From a consumer perspective, these standardised features are intended to make products easier to understand and enable sales of such DPI products (which will be identified by the prefix ‘Direct’ within its name) without financial advice.

FAA-Notice 19 sets out the requirements for the distribution of DPI products. They include:

  • DPI products should only be distributed by financial advisers through their representatives, customer services personnel or through their website.
  • Safeguards that should be implemented. This will take the form of tools and calculators for calculation of coverage and premiums and information relating to the product as well as the obligation to highlight specific information such as disclaimers or exclusions and generally ensuring that the features or terms and conditions of the DPI product are not misunderstood by the retail consumer.
  • The provision of product information such as the product summary, benefit illustration, and product highlights document as well as fact-sheet and checklist that meet the Life Insurance Association of Singapore (LIA) standards.
  • The implementation of internal policies and processes covering the responsibilities regarding such distribution, the required training and continuing controls and procedures to ensure proper conduct of those distributing DPI products.
  • The roles and responsibilities of those distributing DPI products to ensure that they meet the general standards relating to product information disclosure.

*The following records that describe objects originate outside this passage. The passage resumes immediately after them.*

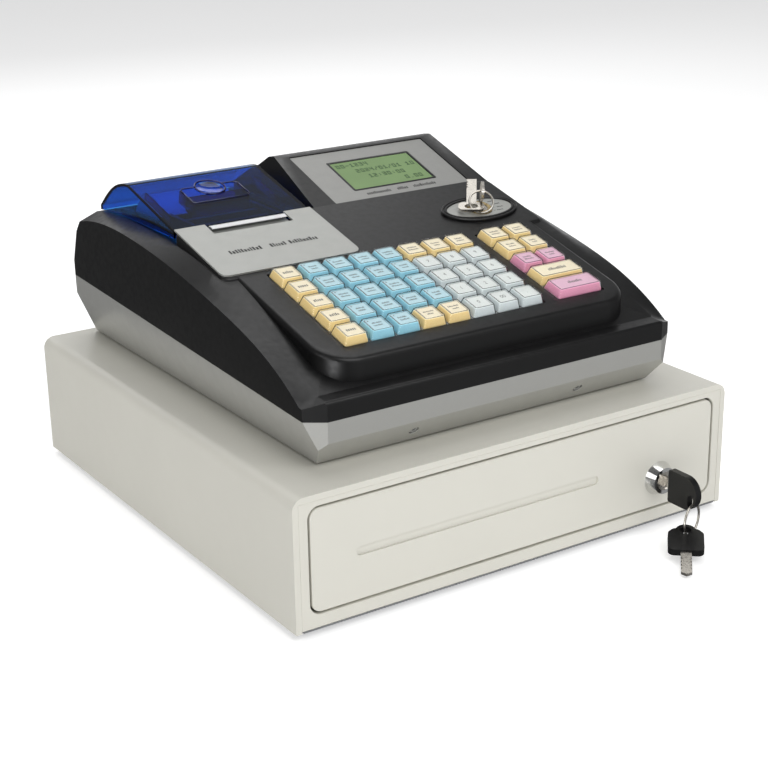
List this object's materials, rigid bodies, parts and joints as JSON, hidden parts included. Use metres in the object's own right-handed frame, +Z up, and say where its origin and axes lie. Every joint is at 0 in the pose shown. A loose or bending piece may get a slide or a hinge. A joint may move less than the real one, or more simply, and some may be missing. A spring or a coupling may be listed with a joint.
{
  "type": "cash register",
  "caption": "Electronic cash register with sloped keyboard, hinged printer cover, display pod and mode lock, on a steel cash drawer with note bays and coin cups",
  "frame": {"origin": "bottom centre of the whole object's box, on the surface it stands on", "axes": "+Z up, front towards -Y, +X to the right seen from the front"},
  "size_m": [0.335, 0.4304, 0.2167],
  "materials": {
    "cabinet_paint": "satin paint",
    "drawer_paint": "satin paint",
    "zinc": "zinc plated",
    "clear_rubber": "soft",
    "black_plastic": "satin",
    "tray_plastic": "satin",
    "silver_plastic": "metallic paint",
    "screen_grey": "satin",
    "lcd": "gloss",
    "blue_clear": "clear tinted",
    "chrome": "polished",
    "nickel": "nickel plated",
    "brass": "turned",
    "roller_rubber": "matte",
    "paper": "matte",
    "board_green": "solder mask",
    "cap_white": "clear cap",
    "cap_blue": "clear cap",
    "cap_cream": "clear cap",
    "cap_pink": "clear cap"
  },
  "bodies": {
    "root": {"cabinet_shell": "cabinet_paint", "cabinet_base": "zinc", "cabinet_bezel": "cabinet_paint", "cabinet_feet": "clear_rubber", "slide_outer_rails": "zinc", "latch_solenoid": "zinc", "lower_case": "silver_plastic", "upper_case": "black_plastic", "case_screws": "zinc", "keyboard_plate": "zinc", "display_bezel": "black_plastic", "display_panel": "screen_grey", "lcd_glass": "lcd", "printer_plate": "silver_plastic", "printer_frame": "black_plastic", "paper_strip": "paper", "mode_lock_plate": "screen_grey", "mode_lock_body": "brass", "main_board": "board_green", "rear_sockets": "black_plastic"},
    "drawer": {"slide_inner_rails": "zinc", "drawer_pan": "drawer_paint", "drawer_front": "drawer_paint", "till_tray": "tray_plastic", "coin_cups": "tray_plastic", "drawer_lock_body": "chrome"},
    "drawer_lock": {"drawer_lock_plug": "nickel", "drawer_key": "black_plastic"},
    "drawer_ring": {"drawer_key_ring": "nickel"},
    "drawer_spare": {"drawer_spare_key": "black_plastic"},
    "latch": {"latch_lever": "zinc"},
    "cover": {"printer_cover": "blue_clear"},
    "platen": {"platen_roller": "roller_rubber"},
    "paper": {"paper_roll": "paper"},
    "mode_lock": {"mode_lock_plug": "nickel", "mode_key": "nickel"},
    "mode_ring": {"mode_key_ring": "nickel"},
    "mode_spare": {"mode_spare_key": "nickel"},
    "bill_clip_1": {"bill_clip_1": "tray_plastic"},
    "bill_clip_2": {"bill_clip_2": "tray_plastic"},
    "bill_clip_3": {"bill_clip_3": "tray_plastic"},
    "bill_clip_4": {"bill_clip_4": "tray_plastic"},
    "key_0": {"key_0": "cap_white"},
    "key_1": {"key_1": "cap_white"},
    "key_2": {"key_2": "cap_white"},
    "key_3": {"key_3": "cap_white"},
    "key_4": {"key_4": "cap_white"},
    "key_5": {"key_5": "cap_white"},
    "key_6": {"key_6": "cap_white"},
    "key_7": {"key_7": "cap_white"},
    "key_8": {"key_8": "cap_white"},
    "key_9": {"key_9": "cap_white"},
    "key_00": {"key_00": "cap_white"},
    "key_point": {"key_point": "cap_white"},
    "key_total": {"key_total": "cap_cream"},
    "key_cash": {"key_cash": "cap_pink"},
    "function_keys": {"function_keys": "cap_cream"},
    "department_keys": {"department_keys": "cap_blue"},
    "register_keys": {"register_keys": "cap_pink"}
  },
  "joints": [
    {"name": "drawer_slide", "type": "slide", "parent": "root", "child": "drawer", "axis": [0, -1, 0], "range_m": [0, 0.25]},
    {"name": "cover_hinge", "type": "hinge", "parent": "root", "child": "cover", "pos_m": [-0.0755, 0.18718, 0.1908], "axis": [-1, 0, 0], "range_deg": [0, 75]},
    {"name": "drawer_lock_turn", "type": "hinge", "parent": "drawer", "child": "drawer_lock", "pos_m": [0.1108, -0.14482, 0.035], "axis": [0, -1, 0], "range_deg": [0, 90]},
    {"name": "mode_lock_turn", "type": "hinge", "parent": "root", "child": "mode_lock", "pos_m": [0.0913, 0.02871, 0.18477], "axis": [0, 0.2419, -0.9703], "range_deg": [0, 80]},
    {"name": "latch_pull", "type": "hinge", "parent": "root", "child": "latch", "pos_m": [0, 0.19318, 0.0345], "axis": [1, 0, 0], "range_deg": [0, 8], "stiffness_Nm_per_rad": 0.05},
    {"name": "bill_clip_1_lift", "type": "hinge", "parent": "drawer", "child": "bill_clip_1", "pos_m": [-0.10687, 0.14118, 0.05], "axis": [-1, 0, 0], "range_deg": [0, 45], "stiffness_Nm_per_rad": 0.05, "springref_deg": -17.19},
    {"name": "bill_clip_2_lift", "type": "hinge", "parent": "drawer", "child": "bill_clip_2", "pos_m": [-0.03562, 0.14118, 0.05], "axis": [-1, 0, 0], "range_deg": [0, 45], "stiffness_Nm_per_rad": 0.05, "springref_deg": -17.19},
    {"name": "bill_clip_3_lift", "type": "hinge", "parent": "drawer", "child": "bill_clip_3", "pos_m": [0.03562, 0.14118, 0.05], "axis": [-1, 0, 0], "range_deg": [0, 45], "stiffness_Nm_per_rad": 0.05, "springref_deg": -17.19},
    {"name": "bill_clip_4_lift", "type": "hinge", "parent": "drawer", "child": "bill_clip_4", "pos_m": [0.10687, 0.14118, 0.05], "axis": [-1, 0, 0], "range_deg": [0, 45], "stiffness_Nm_per_rad": 0.05, "springref_deg": -17.19},
    {"name": "paper_roll_turn", "type": "hinge", "parent": "root", "child": "paper", "pos_m": [-0.0745, 0.15418, 0.1725], "axis": [1, 0, 0], "continuous": true},
    {"name": "platen_turn", "type": "hinge", "parent": "root", "child": "platen", "pos_m": [-0.0745, 0.08718, 0.184], "axis": [1, 0, 0], "continuous": true},
    {"name": "drawer_ring_swing", "type": "hinge", "parent": "drawer_lock", "child": "drawer_ring", "pos_m": [0.1108, -0.17782, 0.0274], "axis": [1, 0, 0], "range_deg": [-20, 20]},
    {"name": "drawer_spare_swing", "type": "hinge", "parent": "drawer_ring", "child": "drawer_spare", "pos_m": [0.10315, -0.18075, 0.0106], "axis": [-0.5745, -0.2205, 0.7882], "range_deg": [0, 30]},
    {"name": "mode_ring_swing", "type": "hinge", "parent": "mode_lock", "child": "mode_ring", "pos_m": [0.0913, 0.02518, 0.19893], "axis": [-0.831, 0.5397, 0.1346], "range_deg": [0, 8]},
    {"name": "mode_spare_swing", "type": "hinge", "parent": "mode_ring", "child": "mode_spare", "pos_m": [0.07996, 0.02236, 0.18937], "axis": [-0.1724, 0.7033, 0.6897], "range_deg": [0, 8]},
    {"name": "key_0_press", "type": "slide", "parent": "root", "child": "key_0", "axis": [0, 0.2419, -0.9703], "range_m": [0, 0.0035], "stiffness_N_per_m": 120, "springref_m": -0.003},
    {"name": "key_1_press", "type": "slide", "parent": "root", "child": "key_1", "axis": [0, 0.2419, -0.9703], "range_m": [0, 0.0035], "stiffness_N_per_m": 120, "springref_m": -0.003},
    {"name": "key_2_press", "type": "slide", "parent": "root", "child": "key_2", "axis": [0, 0.2419, -0.9703], "range_m": [0, 0.0035], "stiffness_N_per_m": 120, "springref_m": -0.003},
    {"name": "key_3_press", "type": "slide", "parent": "root", "child": "key_3", "axis": [0, 0.2419, -0.9703], "range_m": [0, 0.0035], "stiffness_N_per_m": 120, "springref_m": -0.003},
    {"name": "key_4_press", "type": "slide", "parent": "root", "child": "key_4", "axis": [0, 0.2419, -0.9703], "range_m": [0, 0.0035], "stiffness_N_per_m": 120, "springref_m": -0.003},
    {"name": "key_5_press", "type": "slide", "parent": "root", "child": "key_5", "axis": [0, 0.2419, -0.9703], "range_m": [0, 0.0035], "stiffness_N_per_m": 120, "springref_m": -0.003},
    {"name": "key_6_press", "type": "slide", "parent": "root", "child": "key_6", "axis": [0, 0.2419, -0.9703], "range_m": [0, 0.0035], "stiffness_N_per_m": 120, "springref_m": -0.003},
    {"name": "key_7_press", "type": "slide", "parent": "root", "child": "key_7", "axis": [0, 0.2419, -0.9703], "range_m": [0, 0.0035], "stiffness_N_per_m": 120, "springref_m": -0.003},
    {"name": "key_8_press", "type": "slide", "parent": "root", "child": "key_8", "axis": [0, 0.2419, -0.9703], "range_m": [0, 0.0035], "stiffness_N_per_m": 120, "springref_m": -0.003},
    {"name": "key_9_press", "type": "slide", "parent": "root", "child": "key_9", "axis": [0, 0.2419, -0.9703], "range_m": [0, 0.0035], "stiffness_N_per_m": 120, "springref_m": -0.003},
    {"name": "key_00_press", "type": "slide", "parent": "root", "child": "key_00", "axis": [0, 0.2419, -0.9703], "range_m": [0, 0.0035], "stiffness_N_per_m": 120, "springref_m": -0.003},
    {"name": "key_point_press", "type": "slide", "parent": "root", "child": "key_point", "axis": [0, 0.2419, -0.9703], "range_m": [0, 0.0035], "stiffness_N_per_m": 120, "springref_m": -0.003},
    {"name": "key_total_press", "type": "slide", "parent": "root", "child": "key_total", "axis": [0, 0.2419, -0.9703], "range_m": [0, 0.0035], "stiffness_N_per_m": 120, "springref_m": -0.003},
    {"name": "key_cash_press", "type": "slide", "parent": "root", "child": "key_cash", "axis": [0, 0.2419, -0.9703], "range_m": [0, 0.0035], "stiffness_N_per_m": 120, "springref_m": -0.003},
    {"name": "function_keys_press", "type": "slide", "parent": "root", "child": "function_keys", "axis": [0, 0.2419, -0.9703], "range_m": [0, 0.0035], "stiffness_N_per_m": 1680, "springref_m": -0.003},
    {"name": "department_keys_press", "type": "slide", "parent": "root", "child": "department_keys", "axis": [0, 0.2419, -0.9703], "range_m": [0, 0.0035], "stiffness_N_per_m": 2160, "springref_m": -0.003},
    {"name": "register_keys_press", "type": "slide", "parent": "root", "child": "register_keys", "axis": [0, 0.2419, -0.9703], "range_m": [0, 0.0035], "stiffness_N_per_m": 240, "springref_m": -0.003}
  ]
}
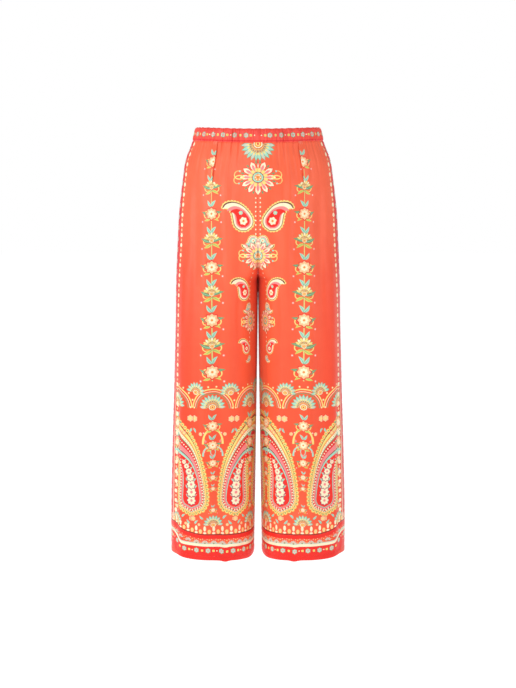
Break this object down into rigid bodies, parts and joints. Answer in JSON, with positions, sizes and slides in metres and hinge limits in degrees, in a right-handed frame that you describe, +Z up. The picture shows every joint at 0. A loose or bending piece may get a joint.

A list of all life insurance companies offering DPI products is available on LIA’s website. It is unlikely that there will be significant changes to the current approach that life insurance companies already adopt insofar as the requirements for the distribution of DPI products (e.g. product disclosure and provision of product information) are concerned. The focus for direct life insurance companies offering DPI products will likely be on the pricing assumptions for such products, given that MAS approvals will be required if there is any re-pricing and/or deviated pricing assumptions compared to existing products with the closest corresponding features as a DPI product.